If we ask, ‘Why ought I be unselfish?’ and you reply, ‘Because it is good for society,’ we may then ask, ‘Why should I care what’s good for society except when it happens to pay me personally?’ and then you will have to say, ‘Because you ought to be unselfish’–which simply brings us back to where we started…Consequently, this Rule of Right and Wrong, or the Law of Human Nature, or whatever you call it, must somehow be a real thing–a thing that is really there, not made up by ourselves.

Book 1 Chapter 3, The Reality of the Law

But why anything comes to be there at all, and whether there is anything behind the things science observes–something of a different kind–this is not a scientific question…Supposing science ever became complete so that it knew every single thing in the whole universe. Is it not plain that the questions, ‘Why is there a universe?’ ‘Why does it go on as it does?’ ‘Has it any meaning?’ would just remain as they were?

We want to know whether the universe simply happens to be what it is for no reason or whether there is a power behind it that makes it what it is. Since that power, if it exists, would not be one of the observed facts but a reality which makes them, no mere observation of the facts can find it…The only way in which we could expect it to show itself would be inside ourselves as an influence or a command trying to get us to behave in a certain way. And that is just what we do find inside ourselves. Surely this ought to arouse our suspicions?

One reason that many people find Creative Evolution [a Life Force] so attractive is that it gives one much of the emotional comfort of believing in God and none of the less pleasant consequences.When you are feeling fit and the sun is shining and you do not want to believe that the whole universe is a mere mechanical dance of atoms, it is nice to be able to think of this great mysterious Force rolling on through the centuries and carrying you on its crest. If, on the other hand. you want to do something rather shabby, the Life-Force, being only a blind force, with no morals and no mind, will never interfere with you like that troublesome God we learned about when we were children. The Life-Force is a sort of tame God. You can switch it on when you want, but it will not bother you. All the thrills of religion and none of the cost. Is the Life-Force the greatest achievement of wishful thinking the world has yet seen?

Book 1 Chapter 4, What lies behind the Law

For the trouble is that one part of you is on his side and really agrees with his disapproval of human greed and trickery and exploitation. You may want him to make an exception in your own case, to let you off this one time; but you know at bottom that unless the power behind the world really and unalterably detests that sort of behavior, then He cannot be good. On the other hand, we know that if there does exist an absolute goodness it must hate most of what we do. This is the terrible fix we are in. God is the only comfort, He is also the supreme terror; the thing we most need and the thing we most want to hide from.

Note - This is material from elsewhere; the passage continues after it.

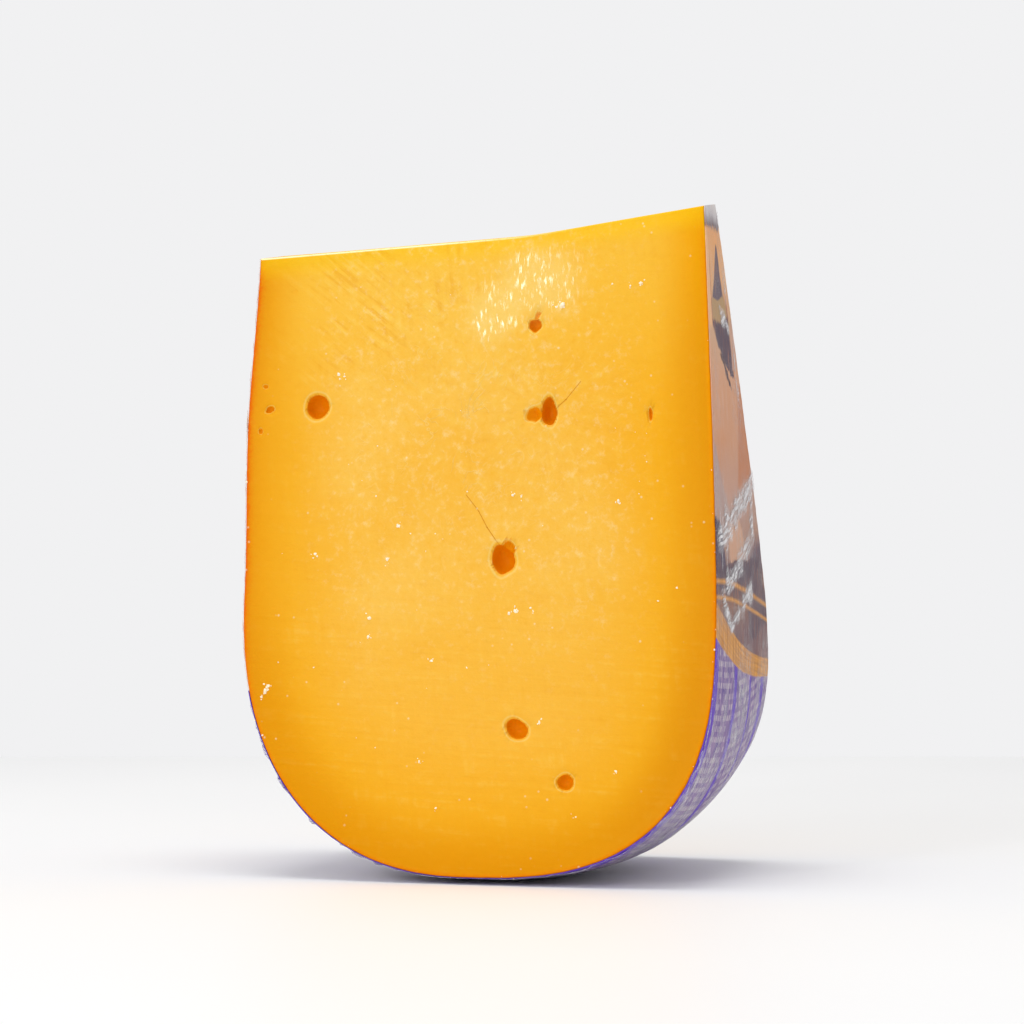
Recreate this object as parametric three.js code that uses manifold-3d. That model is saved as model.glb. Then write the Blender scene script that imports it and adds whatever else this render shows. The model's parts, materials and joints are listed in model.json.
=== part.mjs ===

Christianity tells people to repent and promises them forgiveness. It therefore has nothing (as far as I know) to say to people who do not know they have done anything to repent of and who do not feel that they need any forgiveness. It is after you have realized that there is a real moral Law, and a Power behind the law, and that you have broken that law and put yourself wrong with that Power–it is after all this, and not a moment sooner, that Christianity begins to talk. When you know you are sick, you will listen to the doctor.

All I am doing is to ask people to face the facts–to understand the questions which Christianity claims to answer. And they are very terrifying facts. I wish it was possible to say something more agreeable. But I must say what I think is true. Of course, I quite agree that the Christian religion is, in the long run, a thing of unspeakable comfort. But it does not begin in comfort; it begins in the dismay I have been describing, and it is no use at all trying to go on to that comfort without going through that dismay.